人生の工程管理を支援するもう一つの方法は、中間の目標を設定することだ。30歳ならば60歳になった時の完成図だけでなく、そのためには50歳や40歳の時にはここまで実現しておこうという中間図を描くことである。

 実際の時間は現在から未来へ向かって流れているが、心で未来のことを描くとそれが原因となって、現在すべきことという結果が出てくる。現在が原因で未来が結果という普通の因果律とは異なる、このような原因、結果の関係のことを内田順三氏は「精神としての武士道」(コアラブックス)の中で「逆向き因果律」と呼んでいる

 そして、それは過去と現在との関係にもあてはまるという。

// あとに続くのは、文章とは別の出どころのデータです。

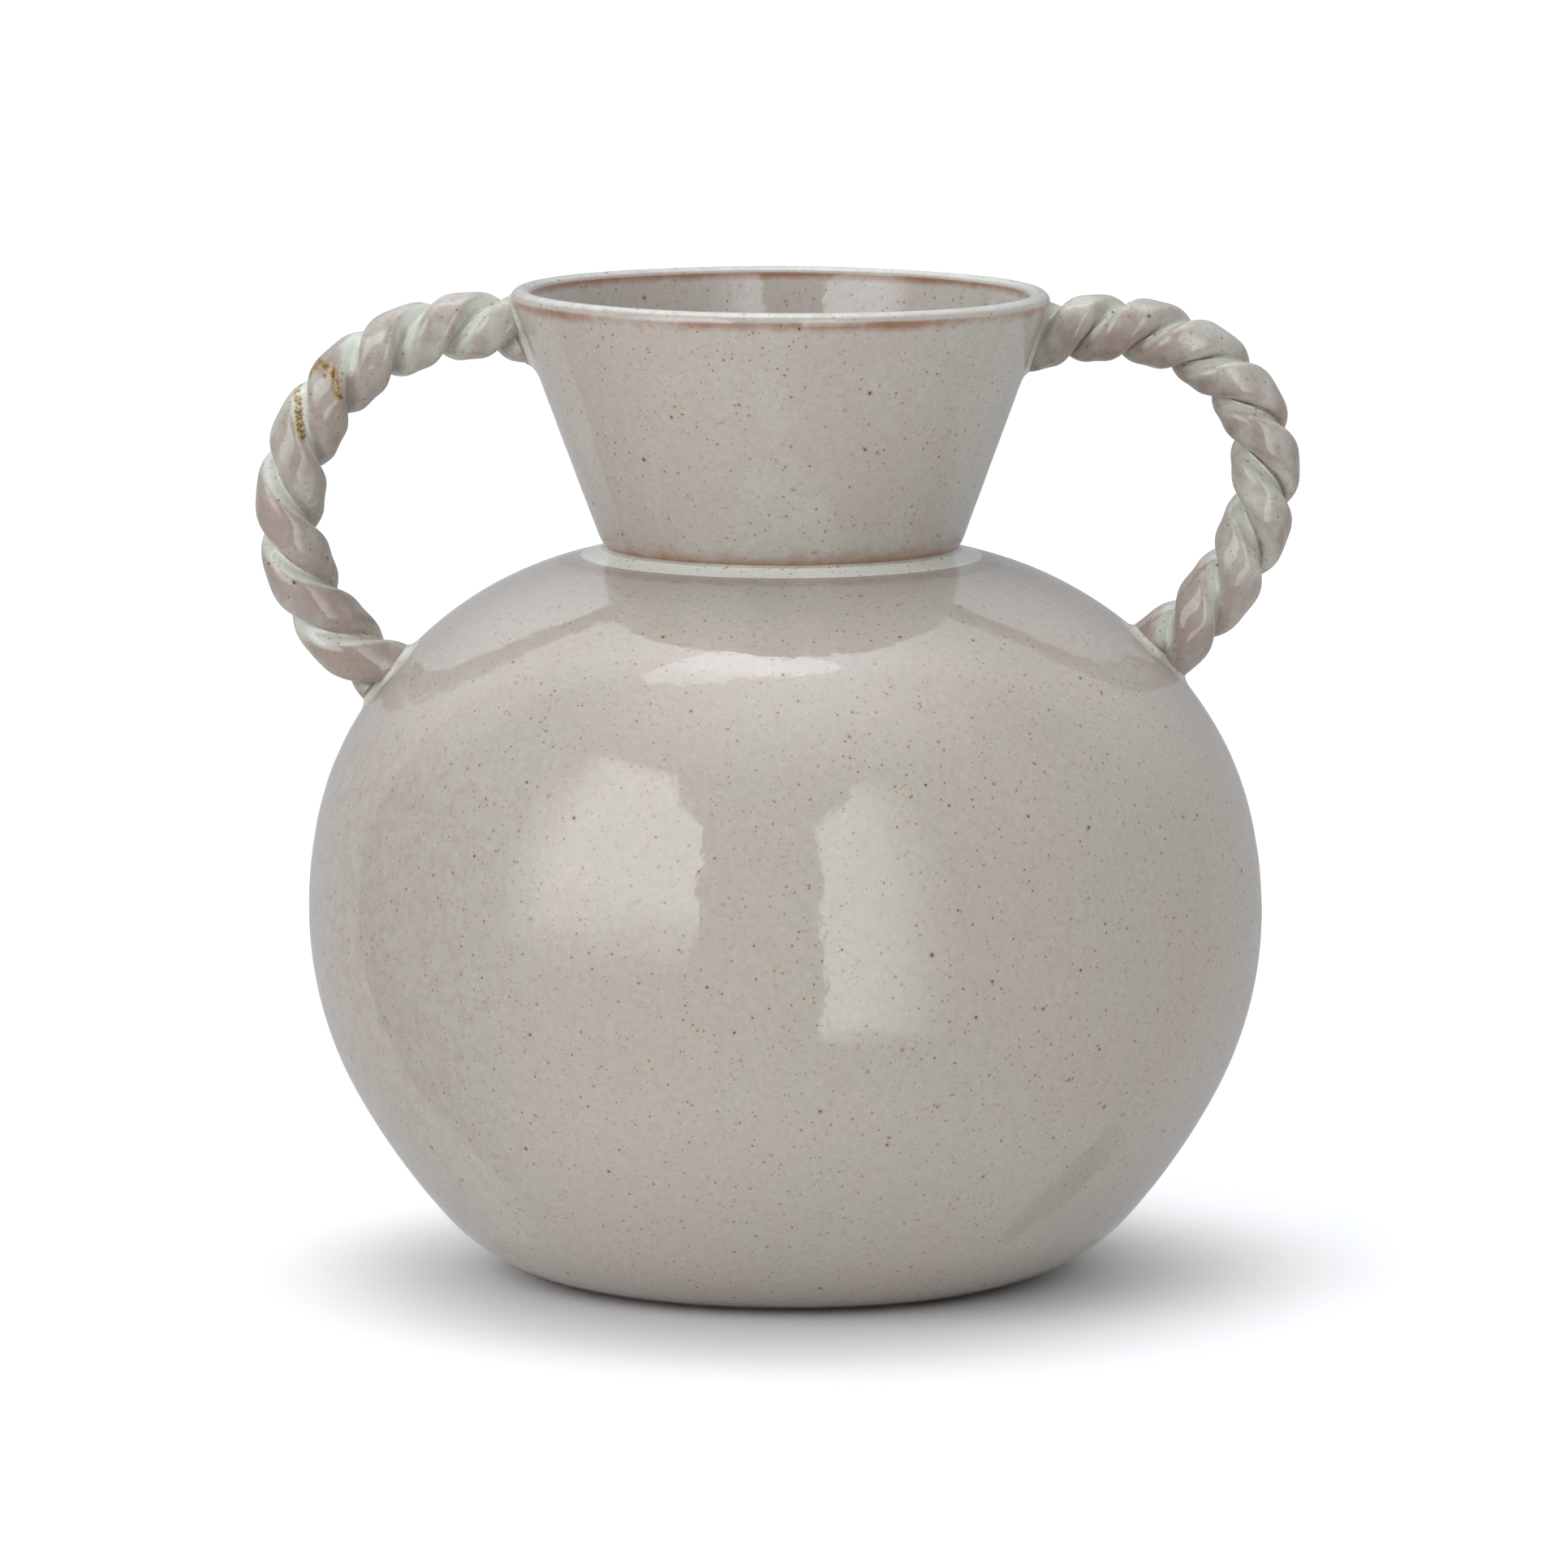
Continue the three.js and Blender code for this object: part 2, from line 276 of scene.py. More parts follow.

つまり、過去の不幸な体験(事故、病気、離別など)も現在から見れば、自分の人生に必要なものであったと理解されるときに、過去に対する解釈が変わり、人生が統合されていくというのだ。

 過去は変えられないからと考えない人、未来を考えずとも今与えられたことをし続ければそれで良いと考える人、また計画は立てた方が良いとは思うが、変わるかもしれないからあまり意味がないと考えている人もいる。

 しかし、それは人間の想像力や、価値の発見により再起する力を過小評価している。過去の自分の人生を振り返る老人の統合の感懐を若者が知れば、人生に無駄なことはないと思え、勇気を持って未来を構想できるのではなかろうか。